How a government responds is key
Governments have more ‘tools’ at their disposal in responding to an energy shock. Fiscal policy can be aimed at the immediate price impact or boosting the energy related supply-side of the economy, albeit at great upfront cost. In the first instance, measures are aimed at mitigating the price impact on households and businesses e.g. subsidies or tax cuts. But while the primary aim of such interventions is to stabilise consumption or limit the margin suppression on firms, those policies can complicate the economic ‘response function’.
For example, protecting households against an energy price shock can influence inflation dynamics by limiting the impact on real incomes and consumption. As such, greater demand relative to that without government intervention, can enable firms to pass more of their energy price shock on to consumer prices, reinforcing those indirect inflation dynamics. In turn, if demand is supported, households may have greater ability to demand higher wages. Both of which place upward pressure on interest rates, that at least partially, offsets the impact of the government policy. It can be beneficial to allow demand to respond to higher prices, particularly if the shock is driven by reduced energy supply. In extreme cases, keeping demand artificially high through subsidies could lead to power cuts and rationing, as well as being very costly.

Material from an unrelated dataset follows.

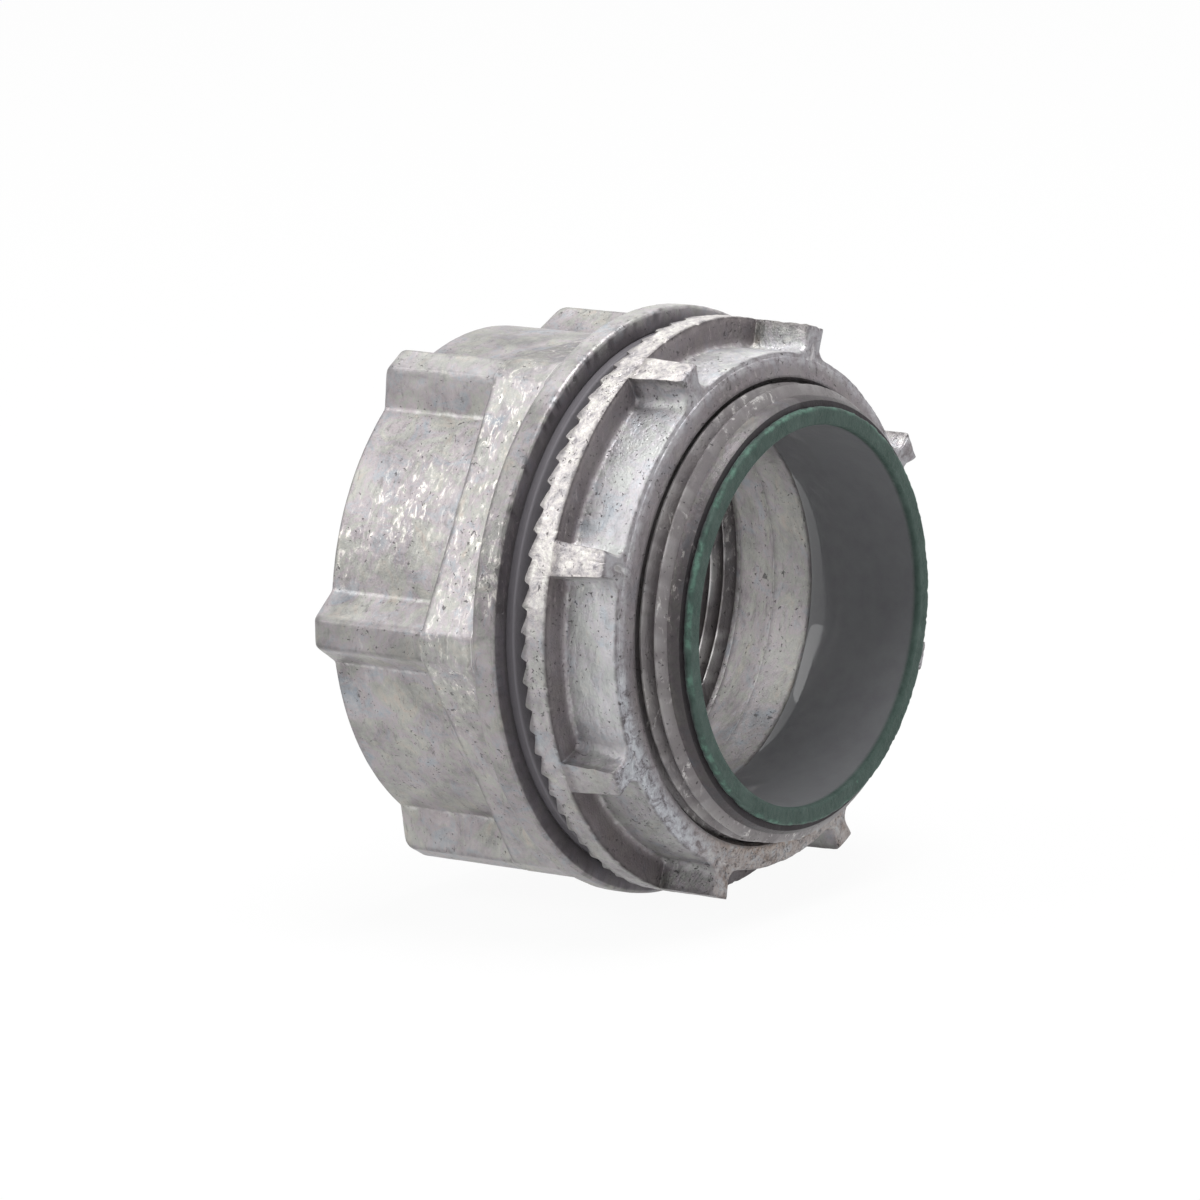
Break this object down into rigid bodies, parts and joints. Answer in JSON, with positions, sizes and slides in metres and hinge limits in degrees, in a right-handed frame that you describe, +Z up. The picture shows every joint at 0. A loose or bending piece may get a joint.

With that in mind, governments must carefully decide what support is appropriate to help agents in an economy versus stoking inflationary pressures. The type of policy, how long should help be available, and the scale and how targeted the support should be are all key. More broadly, the question of how support will be funded, and what trade-offs will be required, is also important. Notwithstanding the challenges, governments can, and often do, look to protect their economy by way of temporary, and often targeted support.
Overall, energy price shocks are inherently stagflationary, but their persistence and severity are contingent on how agents within an economy respond, including policy decisions.